ROWS:
-- begin --
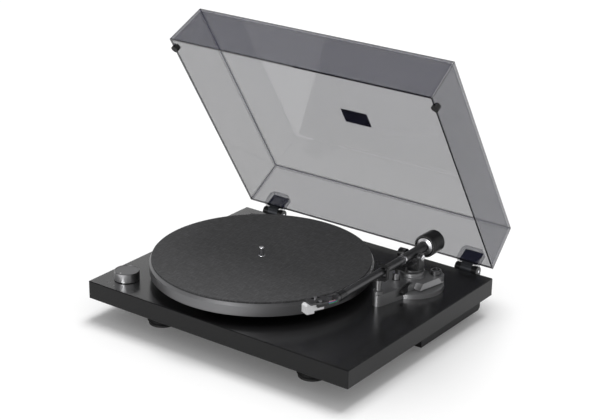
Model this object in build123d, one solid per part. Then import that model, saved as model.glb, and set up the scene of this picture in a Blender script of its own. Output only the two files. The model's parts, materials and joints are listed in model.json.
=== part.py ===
from build123d import *
import math
import os

# Fits
FIT = 0.05          # radial clearance of bores, fixed or running
GAP = 0.3           # clearance between pieces that move past each other
SEAM = 0.1          # gap of two pieces laid against each other

# Platter, mat and spindle
PLATTER_R, PLATTER_TOP_R, PLATTER_EDGE = 155.2, 152.8, 0.8
PLATTER_LIFT, PLATTER_H, BEVEL_H, WEB_T, RIM_WALL = 10.4, 17.8, 4.0, 11.2, 12.2
MAT_INSET, MAT_T, MAT_EDGE = 0.4, 2.7, 0.5
PIN_R, PIN_ABOVE_MAT, PIN_ROOT_R, PIN_NOSE = 3.58, 13.0, 4.5, 1.5

# Plinth, sized by what stands on it: the room beside the platter and around the arm's pivot
PLATTER_SIDE, PLATTER_FRONT = 21.6, 5.2
PIVOT_CLEAR, PIVOT_BACK, PIVOT_EDGE, PIVOT_REAR = 27.8, 99.6, 75.2, 91.0
PLINTH_W = PLATTER_SIDE + 2 * PLATTER_R + PIVOT_CLEAR + PIVOT_EDGE
PLINTH_D = PLATTER_FRONT + PLATTER_R + PIVOT_BACK + PIVOT_REAR
PLINTH_H, FRONT_FOOT_H, EDGE = 26.0, 29.0, 0.8
UNDER = FRONT_FOOT_H
TOP = UNDER + PLINTH_H
HALF_W = PLINTH_W / 2
PLATTER_X, PLATTER_Y = PLATTER_SIDE + PLATTER_R - HALF_W, PLATTER_FRONT + PLATTER_R
ARM_X, ARM_Y = PLATTER_X + PLATTER_R + PIVOT_CLEAR, PLATTER_Y + PIVOT_BACK
PIVOT_DIST = math.hypot(ARM_X - PLATTER_X, ARM_Y - PLATTER_Y)
PLATTER_Z0 = TOP + PLATTER_LIFT
PLATTER_Z1 = PLATTER_Z0 + PLATTER_H
WEB_Z = PLATTER_Z1 - WEB_T
MAT_TOP = PLATTER_Z1 + MAT_T

# Screws
SCREW_R, SCREW_HEAD_R, SCREW_HEAD_H = 2.0, 3.8, 2.4
SMALL_R, SMALL_HEAD_R, SMALL_L = 1.6, 3.2, 14.0
BASE_SCREW_L, SCREW_FLOOR = 26.0, 3.0

# Platter bearing
SHAFT_R, SHAFT_NOSE = 5.0, 1.6
BUSH_WALL, BUSH_LEN, BUSH_RISE = 3.0, 12.0, 2.0
SLEEVE_WALL, SLEEVE_DROP, SLEEVE_FLOOR = 4.0, 7.0, 2.0
FLANGE_REACH, FLANGE_T, HUB_R, HUB_GAP = 8.0, 3.0, 15.0, 2.0
BUSH_R = SHAFT_R + BUSH_WALL
SLEEVE_R = BUSH_R + SLEEVE_WALL
SLEEVE_Z0 = UNDER - SLEEVE_DROP
PAD_Z = SLEEVE_Z0 + SLEEVE_FLOOR

# Belt drive and motor
BELT_RING_R, BELT_RING_WALL, RING_OVER = 80.0, 8.0, 1.0
BELT_LIFT, BELT_W, BELT_T = 3.5, 5.0, 0.8
PULLEY_R, PULLEY_RIM, PULLEY_ROOM, RIM_T = 6.0, 1.2, 1.8, 1.5
MOTOR_OFF, MOTOR_ANGLE = 25.0, 148.0
MOTOR_R, MOTOR_H, MOTOR_EDGE, MOTOR_SHAFT_R, SHAFT_FLOOR = 17.5, 13.0, 1.0, 1.5, 2.0
PLATE_T, GROMMET_T, GROMMET_R, EAR_R, EAR_OUT = 1.5, 1.1, 4.5, 6.0, 6.5
BELT_Z0 = TOP + BELT_LIFT
MOTOR_DIST = BELT_RING_R + MOTOR_OFF
MOTOR_X = PLATTER_X + MOTOR_DIST * math.cos(math.radians(MOTOR_ANGLE))
MOTOR_Y = PLATTER_Y + MOTOR_DIST * math.sin(math.radians(MOTOR_ANGLE))

# Speed knob and its switch
KNOB_EDGE, KNOB_FRONT = 37.3, 37.4
KNOB_R, KNOB_H, KNOB_GAP, KNOB_RIM, KNOB_DISH = 17.5, 13.6, 1.0, 1.6, 0.3
KNOB_ROOM, DOT_R, DOT_INSET, DOT_D = 1.5, 1.1, 4.6, 0.5
SWITCH_BUSH_R, SWITCH_SHAFT_R, SWITCH_GRIP = 4.5, 3.0, 4.0
SWITCH_SIDE, SWITCH_H, SWITCH_RISE, SWITCH_ROOM = 24.0, 11.0, 4.0, 1.0
NUT_R, NUT_T, THREAD_OVER = 7.0, 2.0, 0.5
KNOB_X, KNOB_Y = KNOB_EDGE - HALF_W, KNOB_FRONT

# Feet and lower housing
FOOT_IN, FOOT_BACK, FOOT_R, FOOT_SCREW_T = 90.0, 50.0, 21.0, 10.0
REAR_FOOT_IN, REAR_FOOT_BACK, REAR_FOOT_R = 57.5, 37.0, 18.0
PAD_T, PAD_INSET, FOOT_BEVEL, HEAD_SINK = 3.0, 2.0, 3.0, 0.2
HOUSING_IN, HOUSING_REAR, BEARING_ROOM, MOTOR_ROOM = 10.0, 14.0, 12.6, 0.9
HOUSING_WALL, HOUSING_ROUND, BOSS_R, BOSS_IN, FOOT_BOSS_R = 2.5, 6.0, 5.0, 12.0, 6.0
FOOT_X, FOOT_Y = HALF_W - FOOT_IN, FOOT_BACK
HOUSING_HALF = HALF_W - HOUSING_IN
HOUSING_Y0, HOUSING_Y1 = PLATTER_Y + SLEEVE_R + BEARING_ROOM, PLINTH_D - HOUSING_REAR
HOUSING_Z0 = UNDER - GROMMET_T - PLATE_T - MOTOR_H - MOTOR_ROOM - HOUSING_WALL
REAR_FOOT_X, REAR_FOOT_Y = HOUSING_HALF - REAR_FOOT_IN, HOUSING_Y1 - REAR_FOOT_BACK

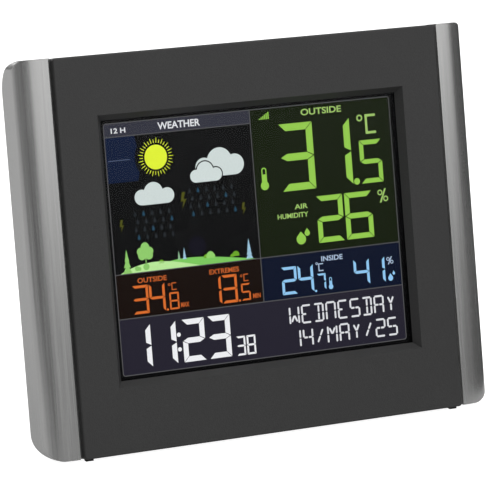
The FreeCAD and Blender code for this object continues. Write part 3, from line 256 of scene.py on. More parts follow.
def battery_sleeve(name):
    """A printed cell: a dark sleeve, a copper-coloured end band and bare metal at the ends."""
    material, tree, shader = blank_material(name)
    low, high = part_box("battery_low")
    source = node(tree, "ShaderNodeTexCoord")
    split = node(tree, "ShaderNodeSeparateXYZ")
    tree.links.new(source.outputs["Object"], split.inputs["Vector"])
    scuff = noise(tree, coordinates(tree, (0.1, 1.0, 1.0)), 0.0008)
    sleeve = blended(tree, ranged(tree, scuff, 0.0, 1.0), tone(28, 30, 34), tone(44, 46, 50))
    copper = blended(tree, ranged(tree, scuff, 0.0, 1.0), tone(176, 112, 58), tone(196, 130, 72))
    along = ranged(tree, split.outputs["X"], 0.0, 1.0, low.x, high.x)
    band = node(tree, "ShaderNodeMath", {1: 0.72}, operation="GREATER_THAN")
    tree.links.new(along, band.inputs[0])
    printed = blended(tree, band.outputs["Value"], sleeve, copper)
    tree.links.new(printed, shader.inputs["Base Color"])
    tree.links.new(ranged(tree, scuff, 0.25, 0.4), shader.inputs["Roughness"])
    bumped(tree, shader, scuff, 0.00001)
    shader.inputs["Metallic"].default_value = 0.35
    return material


def led_plate(name):
    """The light guide: milky acrylic with a grid of printed scatter dots."""
    material, tree, shader = blank_material(name)
    dots = node(tree, "ShaderNodeTexVoronoi", {"Scale": 900.0})
    tree.links.new(coordinates(tree, (1.0, 1.0, 1.0), LEAN), dots.inputs["Vector"])
    milky = blended(tree, ranged(tree, dots.outputs["Distance"], 0.0, 1.0, 0.2, 0.5),
                    tone(250, 250, 246), tone(205, 214, 216))
    tree.links.new(milky, shader.inputs["Base Color"])
    tree.links.new(ranged(tree, dots.outputs["Distance"], 0.1, 0.25), shader.inputs["Roughness"])
    return material


def slot_materials():
    """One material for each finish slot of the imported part."""
    return {
        "case_plastic": textured("charcoal_abs", (0.032, 0.032, 0.032, 1.0), 0.5, 0.0005, 0.00006,
                                 mottle=0.20, specular=0.35),
        "cover_plastic": textured("black_abs", (0.024, 0.024, 0.025, 1.0), 0.60, 0.0005, 0.00004,
                                  mottle=0.12, specular=0.4),
        "rail_silver": brushed_silver("brushed_silver"),
        "gasket_foam": textured("gasket_foam", (0.012, 0.012, 0.012, 1.0), 0.85, 0.0006, 0.00010,
                                mottle=0.3),
        "clear_window": window_pane("clear_window"),
        "display": dark_glass("display_glass"),
        "film": textured("colour_film", (0.30, 0.32, 0.36, 1.0), 0.25, 0.001, 0.000005, mottle=0.15),
        "light_guide": led_plate("light_guide"),
        "white_plastic": textured("white_abs", (0.72, 0.72, 0.70, 1.0), 0.45, 0.0007, 0.00002,
                                  mottle=0.04),
        "board_green": board_green("circuit_board"),
        "component_black": textured("chip_epoxy", (0.018, 0.018, 0.019, 1.0), 0.5, 0.0003, 0.00002,
                                    mottle=0.2),
        "copper_wire": textured("enamelled_copper", (0.62, 0.27, 0.12, 1.0), 0.28, 0.0004, 0.00001,
                                metallic=0.9, mottle=0.1, stretch=(0.05, 1.0, 0.05)),
        "battery_label": battery_sleeve("battery_sleeve"),
        "spring_steel": textured("nickel_spring", (0.60, 0.58, 0.54, 1.0), 0.26, 0.0005, 0.00001,
                                 metallic=1.0, mottle=0.08),
        "foot_rubber": textured("foot_rubber", (0.016, 0.016, 0.016, 1.0), 0.78, 0.0004, 0.00004,
                                mottle=0.25, specular=0.3),
        "screw_steel": textured("zinc_steel", (0.52, 0.53, 0.55, 1.0), 0.32, 0.0006, 0.00001,
                                metallic=1.0, mottle=0.1),
        "button_plastic": textured("button_abs", (0.055, 0.056, 0.058, 1.0), 0.42, 0.0006, 0.00002,
                                   mottle=0.10, coat=0.05),
    }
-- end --
THE EXERCISE: Go through the records. Copy each line where "from" appears.

SOLUTION TO THIS EXERCISE:
from build123d import *
The FreeCAD and Blender code for this object continues. Write part 3, from line 256 of scene.py on. More parts follow.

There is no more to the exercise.